Yeah. Wow, okay. All right.

Speaker 3

00:50:59 - 00:51:01

Well, you convinced me. Let's

Speaker 1

00:51:01 - 00:51:02

shoot them down. Let's shoot these satellites down.

Speaker 4

00:51:02 - 00:51:18

In a video game, as a minimum, in a video game. I mean, you could with lasers that are used for adaptive optics. I think if 1 hit a satellite, I'm sure Military has the technology of doing that if they really want to.

Speaker 1

00:51:20 - 00:51:23

So Gaspar, when does your documentary come out, Dark Sacred Night?

Speaker 4

00:51:24 - 00:51:32

That documentary was, it came out on the Garden State Film Festival and it even won a prize, I forgot what prize, but...

Speaker 1

00:51:32 - 00:51:34

Garden State is New Jersey, for those

Speaker 4

00:51:34 - 00:51:34

who

Speaker 1

00:51:34 - 00:51:37

didn't know that some people think of New Jersey as a garden.

Speaker 4

00:51:37 - 00:51:39

And it's publicly available on YouTube.

Speaker 1

00:51:39 - 00:51:40

Oh, it's available out,

Speaker 4

00:51:40 - 00:51:45

okay!

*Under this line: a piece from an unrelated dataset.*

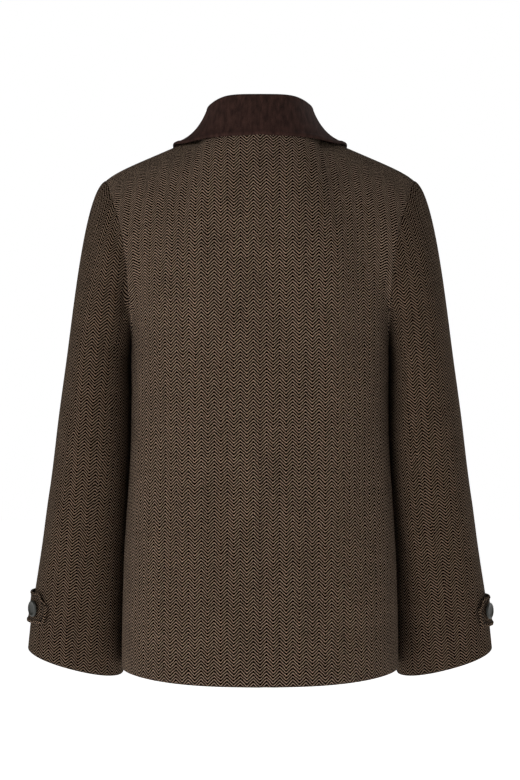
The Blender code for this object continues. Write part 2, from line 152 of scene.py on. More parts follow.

Oh, look for it, thank you! For a while it was only through, you know, buying a ticket to the cinema.

Speaker 1

00:51:45 - 00:51:47

Yeah, but thank you for highlighting that for me.

Speaker 4

00:51:47 - 00:51:53

But now it's all open, yeah. So I highly recommend. It's a short documentary, so it's 10 minutes maybe, or

Speaker 1

00:51:53 - 00:52:05

15. Okay. Well, Gaspar, it's been a delight to have you on StarTalk and share your expertise with us, especially from my old stomping grounds of Peyton Hall on the campus of Princeton University.

Speaker 4

00:52:05 - 00:52:07

Yeah, we miss you. Thank you for inviting me.

Speaker 1

00:52:08 - 00:52:11

All right, excellent. And, Matt, always good to have you, man.

Speaker 3

00:52:11 - 00:52:12

It's always good to be here.

Speaker 1

00:52:12 - 00:52:15

All right. This has been Cosmic Queries. Neil deGrasse Tyson

Speaker 4

00:52:26 - 00:52:15

here, your personal astrophysicist. As always, keep looking up. Thank you.